Task objective: Beneath this task is a listing; retype all of it exactly.

Excerpted data:
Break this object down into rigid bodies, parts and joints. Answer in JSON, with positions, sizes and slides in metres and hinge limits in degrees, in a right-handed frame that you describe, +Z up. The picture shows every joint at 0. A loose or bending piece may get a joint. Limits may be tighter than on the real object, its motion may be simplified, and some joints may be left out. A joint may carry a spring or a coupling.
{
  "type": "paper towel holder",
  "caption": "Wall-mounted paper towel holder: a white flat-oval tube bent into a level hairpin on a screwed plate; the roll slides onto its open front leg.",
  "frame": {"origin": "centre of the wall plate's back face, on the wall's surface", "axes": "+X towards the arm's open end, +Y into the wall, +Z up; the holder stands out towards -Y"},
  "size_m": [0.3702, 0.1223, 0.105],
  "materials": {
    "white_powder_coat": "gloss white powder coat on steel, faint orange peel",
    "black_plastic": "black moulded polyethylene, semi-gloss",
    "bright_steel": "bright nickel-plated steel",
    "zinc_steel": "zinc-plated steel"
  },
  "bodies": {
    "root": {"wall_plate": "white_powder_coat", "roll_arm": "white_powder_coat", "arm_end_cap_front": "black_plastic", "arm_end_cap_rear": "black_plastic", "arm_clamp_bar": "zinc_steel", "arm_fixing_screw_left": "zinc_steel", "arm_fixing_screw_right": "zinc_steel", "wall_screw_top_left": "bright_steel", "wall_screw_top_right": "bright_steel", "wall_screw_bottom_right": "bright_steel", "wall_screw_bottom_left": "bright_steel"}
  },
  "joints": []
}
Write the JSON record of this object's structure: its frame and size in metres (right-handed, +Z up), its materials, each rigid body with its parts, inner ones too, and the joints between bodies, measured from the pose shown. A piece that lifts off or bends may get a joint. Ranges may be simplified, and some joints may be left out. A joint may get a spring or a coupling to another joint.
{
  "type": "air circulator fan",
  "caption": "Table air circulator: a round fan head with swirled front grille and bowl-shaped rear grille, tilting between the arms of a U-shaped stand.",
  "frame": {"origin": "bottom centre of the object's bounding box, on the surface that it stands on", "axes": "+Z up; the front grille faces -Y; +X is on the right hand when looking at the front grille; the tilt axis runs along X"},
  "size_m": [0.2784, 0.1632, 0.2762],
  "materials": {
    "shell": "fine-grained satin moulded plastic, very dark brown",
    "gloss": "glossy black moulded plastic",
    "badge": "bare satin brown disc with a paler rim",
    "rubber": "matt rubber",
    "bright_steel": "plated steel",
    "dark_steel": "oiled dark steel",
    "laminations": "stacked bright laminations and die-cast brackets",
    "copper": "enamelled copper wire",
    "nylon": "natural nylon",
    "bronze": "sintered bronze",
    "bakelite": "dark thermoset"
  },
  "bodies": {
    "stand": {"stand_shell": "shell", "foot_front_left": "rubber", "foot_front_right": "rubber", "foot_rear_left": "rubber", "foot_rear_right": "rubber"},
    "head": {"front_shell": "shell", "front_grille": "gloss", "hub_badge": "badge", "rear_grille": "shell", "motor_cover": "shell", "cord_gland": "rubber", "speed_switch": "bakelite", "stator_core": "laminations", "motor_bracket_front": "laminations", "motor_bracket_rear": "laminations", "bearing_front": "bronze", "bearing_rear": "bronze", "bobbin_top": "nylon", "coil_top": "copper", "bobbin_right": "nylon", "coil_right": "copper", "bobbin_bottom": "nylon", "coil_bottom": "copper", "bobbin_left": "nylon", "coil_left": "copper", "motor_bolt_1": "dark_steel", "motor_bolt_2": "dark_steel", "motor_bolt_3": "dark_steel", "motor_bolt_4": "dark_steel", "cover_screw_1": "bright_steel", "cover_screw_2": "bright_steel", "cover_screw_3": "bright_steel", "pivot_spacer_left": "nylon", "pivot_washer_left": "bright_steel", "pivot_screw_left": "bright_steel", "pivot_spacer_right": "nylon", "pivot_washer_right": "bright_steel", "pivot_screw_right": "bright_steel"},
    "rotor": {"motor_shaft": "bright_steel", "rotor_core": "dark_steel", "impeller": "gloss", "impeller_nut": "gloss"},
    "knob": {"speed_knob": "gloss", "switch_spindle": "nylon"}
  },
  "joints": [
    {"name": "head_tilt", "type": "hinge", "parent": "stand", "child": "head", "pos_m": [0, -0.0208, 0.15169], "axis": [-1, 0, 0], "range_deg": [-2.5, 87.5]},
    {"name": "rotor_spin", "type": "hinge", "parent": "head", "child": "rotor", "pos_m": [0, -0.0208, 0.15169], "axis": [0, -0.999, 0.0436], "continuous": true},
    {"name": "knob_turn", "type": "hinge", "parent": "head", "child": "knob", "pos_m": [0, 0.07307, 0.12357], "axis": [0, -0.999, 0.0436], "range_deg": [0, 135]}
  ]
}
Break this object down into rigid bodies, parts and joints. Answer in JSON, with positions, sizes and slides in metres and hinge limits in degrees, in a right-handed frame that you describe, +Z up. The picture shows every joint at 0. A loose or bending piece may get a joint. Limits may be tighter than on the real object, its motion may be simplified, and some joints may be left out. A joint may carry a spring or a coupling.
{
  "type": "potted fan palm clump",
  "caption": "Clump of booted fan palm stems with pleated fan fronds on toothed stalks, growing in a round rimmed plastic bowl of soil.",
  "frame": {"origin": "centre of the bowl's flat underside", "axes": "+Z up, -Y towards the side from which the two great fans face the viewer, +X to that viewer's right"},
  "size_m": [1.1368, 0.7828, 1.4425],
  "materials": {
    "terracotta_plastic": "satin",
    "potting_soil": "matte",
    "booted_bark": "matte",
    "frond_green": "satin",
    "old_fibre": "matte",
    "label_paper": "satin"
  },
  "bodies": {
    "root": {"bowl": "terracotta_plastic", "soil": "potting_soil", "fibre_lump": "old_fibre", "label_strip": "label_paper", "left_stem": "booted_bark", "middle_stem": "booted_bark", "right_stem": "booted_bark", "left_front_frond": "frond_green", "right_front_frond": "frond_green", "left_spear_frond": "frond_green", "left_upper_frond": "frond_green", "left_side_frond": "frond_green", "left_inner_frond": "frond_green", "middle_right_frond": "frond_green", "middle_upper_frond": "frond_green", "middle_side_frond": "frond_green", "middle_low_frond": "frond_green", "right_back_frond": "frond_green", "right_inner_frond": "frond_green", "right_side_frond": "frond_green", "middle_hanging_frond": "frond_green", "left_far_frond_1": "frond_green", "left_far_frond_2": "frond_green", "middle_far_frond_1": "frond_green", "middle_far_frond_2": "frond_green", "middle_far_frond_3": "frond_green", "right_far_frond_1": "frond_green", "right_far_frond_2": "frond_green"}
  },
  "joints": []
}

Exercise result:
Break this object down into rigid bodies, parts and joints. Answer in JSON, with positions, sizes and slides in metres and hinge limits in degrees, in a right-handed frame that you describe, +Z up. The picture shows every joint at 0. A loose or bending piece may get a joint. Limits may be tighter than on the real object, its motion may be simplified, and some joints may be left out. A joint may carry a spring or a coupling.
{
  "type": "paper towel holder",
  "caption": "Wall-mounted paper towel holder: a white flat-oval tube bent into a level hairpin on a screwed plate; the roll slides onto its open front leg.",
  "frame": {"origin": "centre of the wall plate's back face, on the wall's surface", "axes": "+X towards the arm's open end, +Y into the wall, +Z up; the holder stands out towards -Y"},
  "size_m": [0.3702, 0.1223, 0.105],
  "materials": {
    "white_powder_coat": "gloss white powder coat on steel, faint orange peel",
    "black_plastic": "black moulded polyethylene, semi-gloss",
    "bright_steel": "bright nickel-plated steel",
    "zinc_steel": "zinc-plated steel"
  },
  "bodies": {
    "root": {"wall_plate": "white_powder_coat", "roll_arm": "white_powder_coat", "arm_end_cap_front": "black_plastic", "arm_end_cap_rear": "black_plastic", "arm_clamp_bar": "zinc_steel", "arm_fixing_screw_left": "zinc_steel", "arm_fixing_screw_right": "zinc_steel", "wall_screw_top_left": "bright_steel", "wall_screw_top_right": "bright_steel", "wall_screw_bottom_right": "bright_steel", "wall_screw_bottom_left": "bright_steel"}
  },
  "joints": []
}
Write the JSON record of this object's structure: its frame and size in metres (right-handed, +Z up), its materials, each rigid body with its parts, inner ones too, and the joints between bodies, measured from the pose shown. A piece that lifts off or bends may get a joint. Ranges may be simplified, and some joints may be left out. A joint may get a spring or a coupling to another joint.
{
  "type": "air circulator fan",
  "caption": "Table air circulator: a round fan head with swirled front grille and bowl-shaped rear grille, tilting between the arms of a U-shaped stand.",
  "frame": {"origin": "bottom centre of the object's bounding box, on the surface that it stands on", "axes": "+Z up; the front grille faces -Y; +X is on the right hand when looking at the front grille; the tilt axis runs along X"},
  "size_m": [0.2784, 0.1632, 0.2762],
  "materials": {
    "shell": "fine-grained satin moulded plastic, very dark brown",
    "gloss": "glossy black moulded plastic",
    "badge": "bare satin brown disc with a paler rim",
    "rubber": "matt rubber",
    "bright_steel": "plated steel",
    "dark_steel": "oiled dark steel",
    "laminations": "stacked bright laminations and die-cast brackets",
    "copper": "enamelled copper wire",
    "nylon": "natural nylon",
    "bronze": "sintered bronze",
    "bakelite": "dark thermoset"
  },
  "bodies": {
    "stand": {"stand_shell": "shell", "foot_front_left": "rubber", "foot_front_right": "rubber", "foot_rear_left": "rubber", "foot_rear_right": "rubber"},
    "head": {"front_shell": "shell", "front_grille": "gloss", "hub_badge": "badge", "rear_grille": "shell", "motor_cover": "shell", "cord_gland": "rubber", "speed_switch": "bakelite", "stator_core": "laminations", "motor_bracket_front": "laminations", "motor_bracket_rear": "laminations", "bearing_front": "bronze", "bearing_rear": "bronze", "bobbin_top": "nylon", "coil_top": "copper", "bobbin_right": "nylon", "coil_right": "copper", "bobbin_bottom": "nylon", "coil_bottom": "copper", "bobbin_left": "nylon", "coil_left": "copper", "motor_bolt_1": "dark_steel", "motor_bolt_2": "dark_steel", "motor_bolt_3": "dark_steel", "motor_bolt_4": "dark_steel", "cover_screw_1": "bright_steel", "cover_screw_2": "bright_steel", "cover_screw_3": "bright_steel", "pivot_spacer_left": "nylon", "pivot_washer_left": "bright_steel", "pivot_screw_left": "bright_steel", "pivot_spacer_right": "nylon", "pivot_washer_right": "bright_steel", "pivot_screw_right": "bright_steel"},
    "rotor": {"motor_shaft": "bright_steel", "rotor_core": "dark_steel", "impeller": "gloss", "impeller_nut": "gloss"},
    "knob": {"speed_knob": "gloss", "switch_spindle": "nylon"}
  },
  "joints": [
    {"name": "head_tilt", "type": "hinge", "parent": "stand", "child": "head", "pos_m": [0, -0.0208, 0.15169], "axis": [-1, 0, 0], "range_deg": [-2.5, 87.5]},
    {"name": "rotor_spin", "type": "hinge", "parent": "head", "child": "rotor", "pos_m": [0, -0.0208, 0.15169], "axis": [0, -0.999, 0.0436], "continuous": true},
    {"name": "knob_turn", "type": "hinge", "parent": "head", "child": "knob", "pos_m": [0, 0.07307, 0.12357], "axis": [0, -0.999, 0.0436], "range_deg": [0, 135]}
  ]
}
Break this object down into rigid bodies, parts and joints. Answer in JSON, with positions, sizes and slides in metres and hinge limits in degrees, in a right-handed frame that you describe, +Z up. The picture shows every joint at 0. A loose or bending piece may get a joint. Limits may be tighter than on the real object, its motion may be simplified, and some joints may be left out. A joint may carry a spring or a coupling.
{
  "type": "potted fan palm clump",
  "caption": "Clump of booted fan palm stems with pleated fan fronds on toothed stalks, growing in a round rimmed plastic bowl of soil.",
  "frame": {"origin": "centre of the bowl's flat underside", "axes": "+Z up, -Y towards the side from which the two great fans face the viewer, +X to that viewer's right"},
  "size_m": [1.1368, 0.7828, 1.4425],
  "materials": {
    "terracotta_plastic": "satin",
    "potting_soil": "matte",
    "booted_bark": "matte",
    "frond_green": "satin",
    "old_fibre": "matte",
    "label_paper": "satin"
  },
  "bodies": {
    "root": {"bowl": "terracotta_plastic", "soil": "potting_soil", "fibre_lump": "old_fibre", "label_strip": "label_paper", "left_stem": "booted_bark", "middle_stem": "booted_bark", "right_stem": "booted_bark", "left_front_frond": "frond_green", "right_front_frond": "frond_green", "left_spear_frond": "frond_green", "left_upper_frond": "frond_green", "left_side_frond": "frond_green", "left_inner_frond": "frond_green", "middle_right_frond": "frond_green", "middle_upper_frond": "frond_green", "middle_side_frond": "frond_green", "middle_low_frond": "frond_green", "right_back_frond": "frond_green", "right_inner_frond": "frond_green", "right_side_frond": "frond_green", "middle_hanging_frond": "frond_green", "left_far_frond_1": "frond_green", "left_far_frond_2": "frond_green", "middle_far_frond_1": "frond_green", "middle_far_frond_2": "frond_green", "middle_far_frond_3": "frond_green", "right_far_frond_1": "frond_green", "right_far_frond_2": "frond_green"}
  },
  "joints": []
}